Дружбе двух писателей пришел конец. Историк Герберт Солоу так описал разницу между ними: «В Испании Дос Пассос находил бомбежки ужасными, кровопролитие отвратительным, считал, что на анархистов охотится сталинская камарилья, а Народный фронт компрометирует социализм. Хемингуэй находил бомбежки занимательными, кровопролитие восхитительным, анархистов — предателями, Народный фронт — благородным, социализм — чепухой». (При чем тут анархисты? Об этом — в следующей главе.) В 1938 году Хемингуэй писал Досу, что тот «вонзил нож в спину старой дружбе» и «продался за два четвертака», а Кашкину — что «люди, подобные Досу, пальцем не шевельнувшие в защиту Испанской республики, теперь испытывают потребность нападать на нас, пытавшихся хоть что-нибудь сделать, чтобы выставить нас дураками и оправдать собственное себялюбие и трусость». Возможно, он искренне считал, что ходить по инстанциям, пытаясь выручить арестованного, — значит быть трусом.
Заключительные сцены «Испанской земли» снимались под деревней Фуэнтедуэнья, к 1 мая съемки были закончены. Прощальный вечер перед отъездом Хемингуэй провел в Моралехе в штабе 12-й Интербригады. Между тем положение республиканцев ухудшалось: 12 апреля дивизия Листера безуспешно атаковала войска Франко в районе Серро-дель-Агила, 28-го после массированной бомбардировки франкисты взяли Гернику и Дуранго. (Весной и летом 1937-го они без труда захватили всю Северную Испанию.) 9 мая Хемингуэй прибыл в Париж. Он выступил с речью в англо-американском пресс-клубе, сказал, что не ожидал, что война затянется надолго, но республиканцы победят. Был у Сильвии Бич, виделся с Джойсом — того война не интересовала. Случился первый конфликт с НАНА: корреспонденцию, отосланную Хемингуэем 9 мая, не хотели оплачивать, так как по условиям контракта он должен был писать из Испании, а не из Парижа. 18 мая он уже был в Нью-Йорке с Мартой и Франклином. Оттуда заехал в Ки-Уэст, забрал семью и отправился на Бимини, где дописывал дикторский текст к фильму.
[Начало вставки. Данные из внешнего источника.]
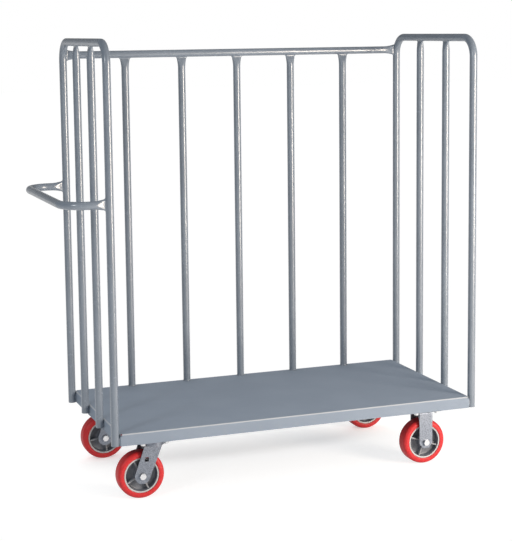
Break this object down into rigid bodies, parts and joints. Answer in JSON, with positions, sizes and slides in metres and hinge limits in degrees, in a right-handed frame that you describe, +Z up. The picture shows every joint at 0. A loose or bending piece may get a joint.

Четвертого июня — снова Нью-Йорк, выступление на II конгрессе американских писателей, где Ивенс показывал «Испанскую землю», еще не озвученную: «Настоящий хороший писатель будет признан почти при всякой из существующих форм правления, которая для него терпима. Есть только одна политическая система, которая не может дать хороших писателей, и система эта — фашизм. Когда каждый день бываешь на фронте и видишь позиционную войну, маневренную войну, атаки и контратаки, все это имеет смысл, сколько бы людей мы ни теряли убитыми и ранеными, если знаешь, за что борются люди, и знаешь, что они борются разумно. Когда люди борются за освобождение своей родины от иностранных захватчиков и когда эти люди — твои друзья, и новые друзья и давнишние, и ты знаешь, как на них напали и как они боролись, вначале почти без оружия, то, глядя на их жизнь, и борьбу, и смерть, начинаешь понимать, что есть вещи и хуже войны. Трусость хуже, предательство хуже, эгоизм хуже».
Премьера «Испанской земли» должна была состояться 8 июля в Белом доме — это устроила Марта через Элеонору Рузвельт. По предложению Маклиша съемочная группа решила, что хемингуэевский текст будет читать Орсон Уэллс. Сделали запись, но, по словам Ивенса, в голосе Уэллса было что-то «слишком профессиональное». Хелман и Паркер предложили, чтобы текст читал автор — так будет искреннее. 19 июня Хемингуэй опять вылетел в Нью-Йорк. (Марта сопровождала его как «официальная» подруга.) Уэллс был обижен и потом рассказывал историю так: «Прибыв в студию, я увидел Хемингуэя, который сидел и пил виски; мне вручили текст, который был многословным, унылым, напыщенным и ничего не имел общего с его литературным стилем, кратким и скупым. Мои замечания ему не понравились, и он сказал: „Вы, женоподобные актеришки, ничего не знаете о войне“». Далее, по словам Уэллса, они схватили стулья и стали бить ими друг друга, а потом помирились и пили виски. (Никто этой истории не подтверждает.) Уэллс обожал корриду, дружил с матадорами, восхищался «Фиестой» — на этом сошлись. Впоследствии они много раз встречались в Европе, вместе проводили время; по словам Уэллса, «напыщенный и торжественный» Хемингуэй ему не нравился, но когда тот «расслаблялся», то становился идеальным собеседником, веселым и остроумным.